- _Stated goal_: Return, word for word, the lines from the line holding "for name, shape" through the line holding "from mathutils import Matrix, Vector". Include both end lines and no others.

- _Data supplied_:
########################################
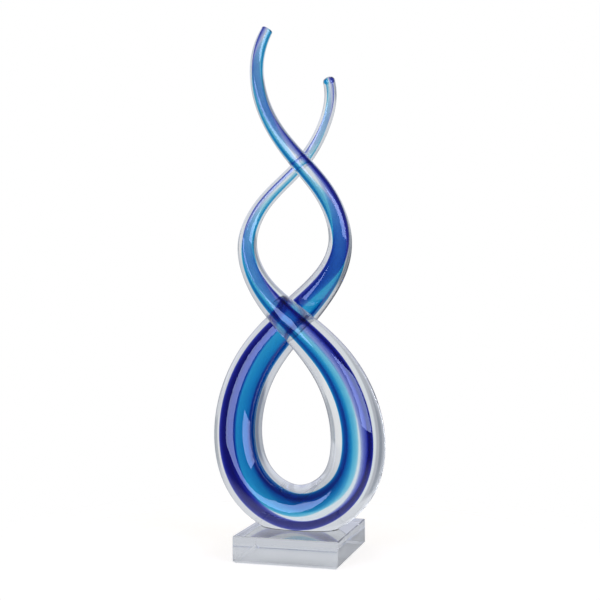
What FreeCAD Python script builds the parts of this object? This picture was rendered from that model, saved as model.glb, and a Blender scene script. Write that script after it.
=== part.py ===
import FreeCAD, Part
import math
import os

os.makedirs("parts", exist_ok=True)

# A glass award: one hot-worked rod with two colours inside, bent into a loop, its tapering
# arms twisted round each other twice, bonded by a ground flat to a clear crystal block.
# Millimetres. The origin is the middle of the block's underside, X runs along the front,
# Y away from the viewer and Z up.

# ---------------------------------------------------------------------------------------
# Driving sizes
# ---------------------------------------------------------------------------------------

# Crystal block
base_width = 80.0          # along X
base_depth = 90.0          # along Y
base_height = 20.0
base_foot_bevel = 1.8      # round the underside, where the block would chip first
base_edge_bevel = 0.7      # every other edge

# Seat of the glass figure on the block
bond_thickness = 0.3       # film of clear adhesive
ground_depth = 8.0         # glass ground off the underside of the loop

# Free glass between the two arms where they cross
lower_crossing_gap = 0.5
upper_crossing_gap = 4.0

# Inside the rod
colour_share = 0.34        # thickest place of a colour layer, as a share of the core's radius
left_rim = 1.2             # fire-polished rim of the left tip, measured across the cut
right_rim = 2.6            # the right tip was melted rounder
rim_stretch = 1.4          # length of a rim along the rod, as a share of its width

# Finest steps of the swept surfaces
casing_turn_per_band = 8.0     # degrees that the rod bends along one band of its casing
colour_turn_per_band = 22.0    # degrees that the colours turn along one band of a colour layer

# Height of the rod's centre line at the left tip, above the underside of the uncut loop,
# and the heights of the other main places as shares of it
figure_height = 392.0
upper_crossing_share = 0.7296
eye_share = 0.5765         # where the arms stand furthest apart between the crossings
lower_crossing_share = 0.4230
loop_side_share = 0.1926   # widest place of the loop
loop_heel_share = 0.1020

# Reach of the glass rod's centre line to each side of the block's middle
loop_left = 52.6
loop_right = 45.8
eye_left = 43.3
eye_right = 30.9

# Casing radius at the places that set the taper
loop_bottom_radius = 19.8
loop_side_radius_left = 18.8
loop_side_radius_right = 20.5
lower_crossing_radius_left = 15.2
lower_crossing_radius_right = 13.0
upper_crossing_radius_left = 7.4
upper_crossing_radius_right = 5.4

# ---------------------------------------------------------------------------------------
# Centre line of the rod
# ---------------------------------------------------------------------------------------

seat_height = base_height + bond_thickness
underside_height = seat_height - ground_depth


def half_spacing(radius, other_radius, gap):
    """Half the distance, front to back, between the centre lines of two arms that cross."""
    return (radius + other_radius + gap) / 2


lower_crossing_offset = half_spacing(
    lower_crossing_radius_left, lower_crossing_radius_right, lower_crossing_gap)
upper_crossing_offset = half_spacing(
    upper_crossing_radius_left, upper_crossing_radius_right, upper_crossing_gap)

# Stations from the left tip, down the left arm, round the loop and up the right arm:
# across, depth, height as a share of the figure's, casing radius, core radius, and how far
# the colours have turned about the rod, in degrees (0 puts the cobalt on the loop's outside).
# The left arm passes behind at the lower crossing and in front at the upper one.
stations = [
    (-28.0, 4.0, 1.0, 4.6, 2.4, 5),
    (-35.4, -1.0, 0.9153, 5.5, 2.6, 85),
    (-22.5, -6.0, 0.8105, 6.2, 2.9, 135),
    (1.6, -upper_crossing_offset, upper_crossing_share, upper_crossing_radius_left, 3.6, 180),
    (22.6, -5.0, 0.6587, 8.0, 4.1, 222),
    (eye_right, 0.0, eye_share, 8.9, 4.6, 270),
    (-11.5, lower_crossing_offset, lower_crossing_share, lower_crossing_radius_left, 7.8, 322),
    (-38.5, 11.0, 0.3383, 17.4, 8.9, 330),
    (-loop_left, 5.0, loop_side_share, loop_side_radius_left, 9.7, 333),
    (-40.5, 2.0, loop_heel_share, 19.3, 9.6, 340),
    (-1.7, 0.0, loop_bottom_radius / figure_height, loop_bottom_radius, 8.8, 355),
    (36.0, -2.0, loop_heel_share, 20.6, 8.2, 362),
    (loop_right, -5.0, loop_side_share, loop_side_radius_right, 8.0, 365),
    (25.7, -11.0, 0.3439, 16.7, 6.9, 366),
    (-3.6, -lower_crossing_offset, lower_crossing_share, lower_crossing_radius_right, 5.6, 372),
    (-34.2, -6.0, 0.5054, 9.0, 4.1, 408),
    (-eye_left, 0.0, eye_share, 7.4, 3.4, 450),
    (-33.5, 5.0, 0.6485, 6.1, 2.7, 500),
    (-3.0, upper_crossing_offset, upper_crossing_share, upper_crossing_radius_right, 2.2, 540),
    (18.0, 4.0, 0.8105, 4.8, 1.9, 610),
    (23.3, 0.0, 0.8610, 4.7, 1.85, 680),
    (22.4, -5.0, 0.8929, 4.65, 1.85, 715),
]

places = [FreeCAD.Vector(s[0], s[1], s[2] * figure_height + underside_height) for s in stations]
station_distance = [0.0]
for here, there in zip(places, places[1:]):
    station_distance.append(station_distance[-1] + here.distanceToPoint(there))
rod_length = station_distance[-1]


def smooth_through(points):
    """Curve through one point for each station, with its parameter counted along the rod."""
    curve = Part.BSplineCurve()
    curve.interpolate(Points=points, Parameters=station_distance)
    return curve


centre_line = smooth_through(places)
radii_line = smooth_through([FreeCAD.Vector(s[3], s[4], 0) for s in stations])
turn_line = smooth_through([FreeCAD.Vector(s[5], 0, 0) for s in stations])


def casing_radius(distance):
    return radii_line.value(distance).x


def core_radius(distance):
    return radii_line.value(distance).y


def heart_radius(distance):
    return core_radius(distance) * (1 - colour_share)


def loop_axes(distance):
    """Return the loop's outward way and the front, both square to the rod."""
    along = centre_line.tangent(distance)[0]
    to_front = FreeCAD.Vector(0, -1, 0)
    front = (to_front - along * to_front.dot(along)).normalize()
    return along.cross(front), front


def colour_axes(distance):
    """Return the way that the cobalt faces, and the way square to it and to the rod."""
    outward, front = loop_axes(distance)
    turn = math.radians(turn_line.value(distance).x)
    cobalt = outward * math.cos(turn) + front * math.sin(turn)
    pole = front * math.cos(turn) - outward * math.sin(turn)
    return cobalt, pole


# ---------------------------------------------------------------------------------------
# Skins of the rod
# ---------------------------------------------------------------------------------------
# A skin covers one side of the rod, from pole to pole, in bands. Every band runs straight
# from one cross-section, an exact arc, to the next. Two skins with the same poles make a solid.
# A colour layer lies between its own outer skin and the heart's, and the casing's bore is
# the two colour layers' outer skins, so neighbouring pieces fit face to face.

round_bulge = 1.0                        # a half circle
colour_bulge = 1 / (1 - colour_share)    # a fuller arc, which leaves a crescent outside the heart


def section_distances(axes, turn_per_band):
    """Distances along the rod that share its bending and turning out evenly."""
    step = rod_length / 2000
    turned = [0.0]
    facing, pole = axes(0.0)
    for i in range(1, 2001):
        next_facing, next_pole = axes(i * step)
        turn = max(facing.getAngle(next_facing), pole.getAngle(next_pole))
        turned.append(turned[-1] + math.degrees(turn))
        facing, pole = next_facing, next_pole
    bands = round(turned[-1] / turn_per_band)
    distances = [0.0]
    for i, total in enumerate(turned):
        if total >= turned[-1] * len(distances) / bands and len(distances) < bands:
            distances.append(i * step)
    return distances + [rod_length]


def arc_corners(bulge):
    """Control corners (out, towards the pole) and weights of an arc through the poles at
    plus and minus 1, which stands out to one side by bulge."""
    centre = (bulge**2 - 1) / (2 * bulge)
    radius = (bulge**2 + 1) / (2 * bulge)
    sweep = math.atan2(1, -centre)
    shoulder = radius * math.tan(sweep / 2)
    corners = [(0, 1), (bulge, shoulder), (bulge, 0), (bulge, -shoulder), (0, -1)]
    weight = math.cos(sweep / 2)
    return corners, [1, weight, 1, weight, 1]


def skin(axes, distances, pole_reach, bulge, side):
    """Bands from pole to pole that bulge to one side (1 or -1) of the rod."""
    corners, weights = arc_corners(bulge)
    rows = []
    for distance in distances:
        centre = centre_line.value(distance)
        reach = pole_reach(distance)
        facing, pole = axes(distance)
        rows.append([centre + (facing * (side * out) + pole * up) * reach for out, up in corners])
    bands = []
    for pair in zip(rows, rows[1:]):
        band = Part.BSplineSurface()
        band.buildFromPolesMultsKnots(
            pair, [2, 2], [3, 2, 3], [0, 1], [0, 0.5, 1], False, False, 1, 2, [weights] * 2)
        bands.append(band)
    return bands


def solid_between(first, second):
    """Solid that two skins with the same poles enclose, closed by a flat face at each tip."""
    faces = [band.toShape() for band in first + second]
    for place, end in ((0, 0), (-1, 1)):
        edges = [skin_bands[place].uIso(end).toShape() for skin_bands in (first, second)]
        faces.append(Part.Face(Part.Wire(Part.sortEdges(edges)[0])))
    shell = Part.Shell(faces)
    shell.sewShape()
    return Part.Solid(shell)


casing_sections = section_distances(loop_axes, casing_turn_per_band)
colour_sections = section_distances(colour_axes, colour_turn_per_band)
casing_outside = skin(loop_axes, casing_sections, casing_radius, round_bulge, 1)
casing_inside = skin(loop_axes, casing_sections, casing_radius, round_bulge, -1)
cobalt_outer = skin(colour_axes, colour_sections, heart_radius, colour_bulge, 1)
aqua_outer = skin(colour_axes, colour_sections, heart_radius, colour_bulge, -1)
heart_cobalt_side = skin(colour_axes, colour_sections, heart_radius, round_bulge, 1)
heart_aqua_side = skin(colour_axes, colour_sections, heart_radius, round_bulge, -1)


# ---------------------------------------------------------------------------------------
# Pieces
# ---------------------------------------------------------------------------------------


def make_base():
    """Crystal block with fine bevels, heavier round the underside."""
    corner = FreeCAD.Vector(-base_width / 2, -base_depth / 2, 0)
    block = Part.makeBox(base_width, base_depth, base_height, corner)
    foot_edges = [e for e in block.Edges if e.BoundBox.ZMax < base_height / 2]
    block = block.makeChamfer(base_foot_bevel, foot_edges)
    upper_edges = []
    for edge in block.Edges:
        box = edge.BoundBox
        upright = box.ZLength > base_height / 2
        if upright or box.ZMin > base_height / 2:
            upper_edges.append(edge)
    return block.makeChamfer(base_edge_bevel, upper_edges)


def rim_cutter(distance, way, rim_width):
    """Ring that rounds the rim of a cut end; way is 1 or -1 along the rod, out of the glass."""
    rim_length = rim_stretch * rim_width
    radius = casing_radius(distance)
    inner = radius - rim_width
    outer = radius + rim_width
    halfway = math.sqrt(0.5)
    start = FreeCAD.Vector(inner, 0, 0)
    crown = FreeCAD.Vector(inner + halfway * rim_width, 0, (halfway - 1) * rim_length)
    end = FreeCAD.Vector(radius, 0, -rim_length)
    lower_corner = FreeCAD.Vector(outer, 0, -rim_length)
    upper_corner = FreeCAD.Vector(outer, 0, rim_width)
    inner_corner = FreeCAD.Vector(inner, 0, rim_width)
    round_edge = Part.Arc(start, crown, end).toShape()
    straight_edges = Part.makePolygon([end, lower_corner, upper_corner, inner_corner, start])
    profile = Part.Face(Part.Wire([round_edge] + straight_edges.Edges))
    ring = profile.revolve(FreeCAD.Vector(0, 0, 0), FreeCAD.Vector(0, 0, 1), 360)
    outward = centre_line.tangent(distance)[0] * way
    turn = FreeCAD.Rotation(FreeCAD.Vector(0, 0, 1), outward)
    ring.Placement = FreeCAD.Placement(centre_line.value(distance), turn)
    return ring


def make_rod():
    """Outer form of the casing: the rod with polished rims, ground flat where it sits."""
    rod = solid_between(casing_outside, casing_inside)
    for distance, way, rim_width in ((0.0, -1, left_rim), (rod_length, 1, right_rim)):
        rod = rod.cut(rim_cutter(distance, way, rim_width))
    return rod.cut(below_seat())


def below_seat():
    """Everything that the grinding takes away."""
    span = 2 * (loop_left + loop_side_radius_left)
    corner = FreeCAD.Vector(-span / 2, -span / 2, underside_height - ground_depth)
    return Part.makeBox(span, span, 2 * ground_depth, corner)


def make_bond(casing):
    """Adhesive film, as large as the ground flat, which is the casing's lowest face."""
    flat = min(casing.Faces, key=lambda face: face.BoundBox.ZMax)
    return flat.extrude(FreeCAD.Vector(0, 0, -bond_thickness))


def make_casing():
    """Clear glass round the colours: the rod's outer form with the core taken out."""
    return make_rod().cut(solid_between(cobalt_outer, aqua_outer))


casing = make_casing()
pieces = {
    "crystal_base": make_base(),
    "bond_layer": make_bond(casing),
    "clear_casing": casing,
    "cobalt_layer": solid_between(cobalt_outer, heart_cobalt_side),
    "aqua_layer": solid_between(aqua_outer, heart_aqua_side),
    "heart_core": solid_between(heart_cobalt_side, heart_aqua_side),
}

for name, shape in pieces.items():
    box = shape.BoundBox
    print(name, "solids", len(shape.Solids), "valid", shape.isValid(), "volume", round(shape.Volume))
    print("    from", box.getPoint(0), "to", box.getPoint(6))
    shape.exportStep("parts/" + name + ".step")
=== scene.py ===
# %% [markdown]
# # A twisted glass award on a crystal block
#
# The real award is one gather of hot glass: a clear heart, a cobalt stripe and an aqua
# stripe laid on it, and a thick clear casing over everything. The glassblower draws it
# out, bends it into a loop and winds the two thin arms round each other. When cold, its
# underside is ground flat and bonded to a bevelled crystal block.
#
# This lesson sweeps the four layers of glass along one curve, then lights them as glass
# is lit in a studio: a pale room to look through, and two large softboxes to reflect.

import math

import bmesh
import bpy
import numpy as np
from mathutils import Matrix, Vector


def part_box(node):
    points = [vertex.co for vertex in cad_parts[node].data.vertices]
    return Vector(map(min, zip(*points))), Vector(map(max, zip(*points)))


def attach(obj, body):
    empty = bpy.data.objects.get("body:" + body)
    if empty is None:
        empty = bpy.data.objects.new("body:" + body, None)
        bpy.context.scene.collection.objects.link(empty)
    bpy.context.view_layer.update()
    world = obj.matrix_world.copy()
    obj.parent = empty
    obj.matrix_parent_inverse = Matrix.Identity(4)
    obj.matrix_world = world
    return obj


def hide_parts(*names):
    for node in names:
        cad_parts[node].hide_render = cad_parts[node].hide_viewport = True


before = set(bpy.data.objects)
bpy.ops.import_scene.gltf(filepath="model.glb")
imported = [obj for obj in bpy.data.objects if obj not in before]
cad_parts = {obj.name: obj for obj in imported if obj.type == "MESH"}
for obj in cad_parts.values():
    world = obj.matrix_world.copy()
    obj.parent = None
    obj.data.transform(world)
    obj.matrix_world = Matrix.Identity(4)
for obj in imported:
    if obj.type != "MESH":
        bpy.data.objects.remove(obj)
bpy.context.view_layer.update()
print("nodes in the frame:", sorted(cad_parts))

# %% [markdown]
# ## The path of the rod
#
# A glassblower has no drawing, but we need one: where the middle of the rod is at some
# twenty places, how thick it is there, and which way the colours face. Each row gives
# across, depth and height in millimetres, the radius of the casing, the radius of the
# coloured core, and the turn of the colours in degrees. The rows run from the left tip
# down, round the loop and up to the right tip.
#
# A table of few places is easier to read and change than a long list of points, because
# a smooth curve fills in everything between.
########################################
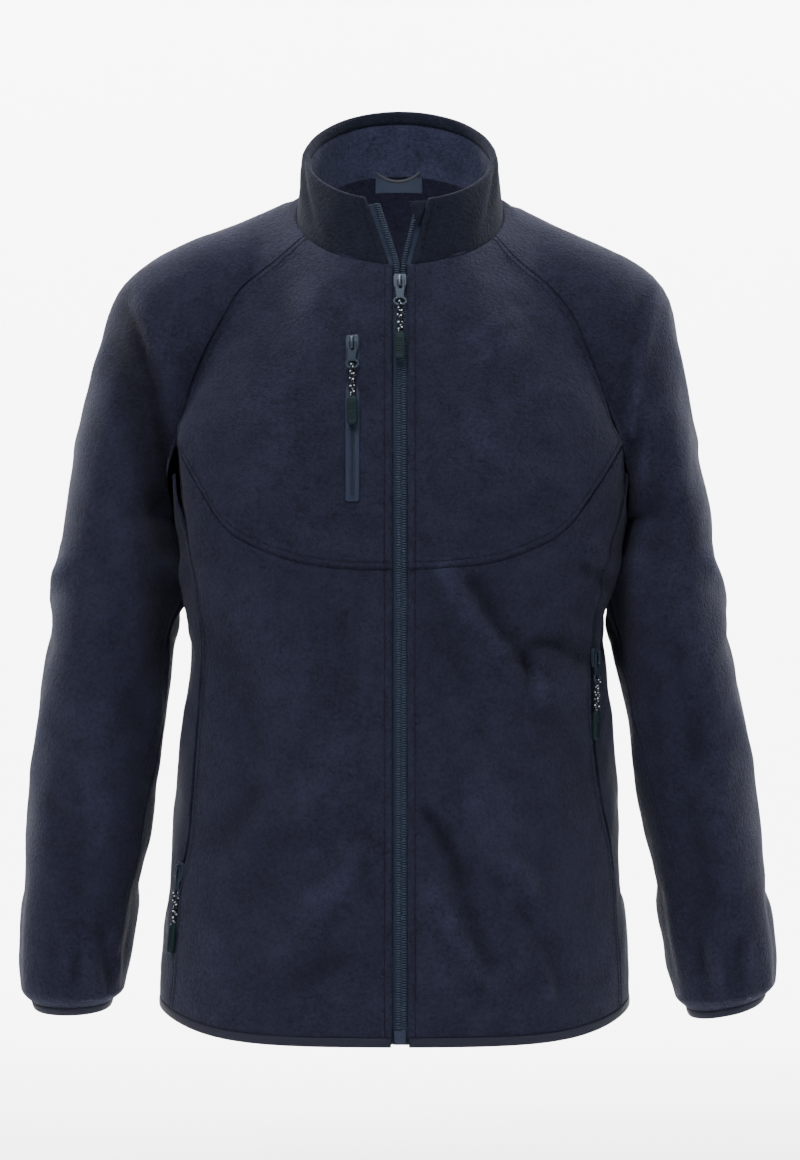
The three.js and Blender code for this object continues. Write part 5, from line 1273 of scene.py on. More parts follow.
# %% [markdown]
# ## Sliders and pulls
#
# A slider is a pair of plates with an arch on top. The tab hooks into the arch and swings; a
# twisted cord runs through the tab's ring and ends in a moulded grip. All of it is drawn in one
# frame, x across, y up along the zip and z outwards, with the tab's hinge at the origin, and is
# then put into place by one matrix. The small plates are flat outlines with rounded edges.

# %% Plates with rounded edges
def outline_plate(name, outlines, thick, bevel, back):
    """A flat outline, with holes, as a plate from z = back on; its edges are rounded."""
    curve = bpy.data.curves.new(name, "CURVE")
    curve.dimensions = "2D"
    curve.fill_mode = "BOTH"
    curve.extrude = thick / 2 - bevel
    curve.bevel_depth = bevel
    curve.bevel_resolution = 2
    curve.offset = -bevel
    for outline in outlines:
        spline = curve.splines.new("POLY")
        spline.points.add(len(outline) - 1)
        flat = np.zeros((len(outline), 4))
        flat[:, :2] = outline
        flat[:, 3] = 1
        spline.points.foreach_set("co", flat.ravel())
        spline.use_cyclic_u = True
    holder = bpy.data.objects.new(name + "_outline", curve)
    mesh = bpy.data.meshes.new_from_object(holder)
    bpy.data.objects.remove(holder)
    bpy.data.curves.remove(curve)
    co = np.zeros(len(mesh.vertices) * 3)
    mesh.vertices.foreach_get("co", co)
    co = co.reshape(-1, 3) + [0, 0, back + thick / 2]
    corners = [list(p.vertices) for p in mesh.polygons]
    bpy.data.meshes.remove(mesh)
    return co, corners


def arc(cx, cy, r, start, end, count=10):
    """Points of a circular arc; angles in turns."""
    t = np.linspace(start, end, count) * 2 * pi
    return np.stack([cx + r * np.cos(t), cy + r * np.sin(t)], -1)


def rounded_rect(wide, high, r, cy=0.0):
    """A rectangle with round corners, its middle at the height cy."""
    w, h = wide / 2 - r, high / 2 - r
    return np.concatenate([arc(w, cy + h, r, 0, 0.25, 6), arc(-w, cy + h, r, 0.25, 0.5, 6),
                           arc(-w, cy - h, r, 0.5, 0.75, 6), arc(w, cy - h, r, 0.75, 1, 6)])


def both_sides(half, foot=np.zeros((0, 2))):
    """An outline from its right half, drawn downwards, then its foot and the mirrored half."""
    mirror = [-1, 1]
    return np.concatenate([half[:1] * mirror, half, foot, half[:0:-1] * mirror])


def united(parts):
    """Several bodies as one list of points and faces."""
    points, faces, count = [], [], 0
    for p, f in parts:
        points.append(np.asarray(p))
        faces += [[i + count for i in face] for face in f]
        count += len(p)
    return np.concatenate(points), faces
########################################
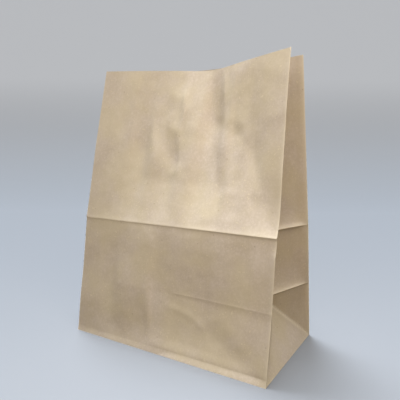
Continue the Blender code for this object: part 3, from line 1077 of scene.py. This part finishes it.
########################################
- _Written answer_:
for name, shape in pieces.items():
    box = shape.BoundBox
    print(name, "solids", len(shape.Solids), "valid", shape.isValid(), "volume", round(shape.Volume))
    print("    from", box.getPoint(0), "to", box.getPoint(6))
    shape.exportStep("parts/" + name + ".step")
=== scene.py ===
# %% [markdown]
# # A twisted glass award on a crystal block
#
# The real award is one gather of hot glass: a clear heart, a cobalt stripe and an aqua
# stripe laid on it, and a thick clear casing over everything. The glassblower draws it
# out, bends it into a loop and winds the two thin arms round each other. When cold, its
# underside is ground flat and bonded to a bevelled crystal block.
#
# This lesson sweeps the four layers of glass along one curve, then lights them as glass
# is lit in a studio: a pale room to look through, and two large softboxes to reflect.

import math

import bmesh
import bpy
import numpy as np
from mathutils import Matrix, Vector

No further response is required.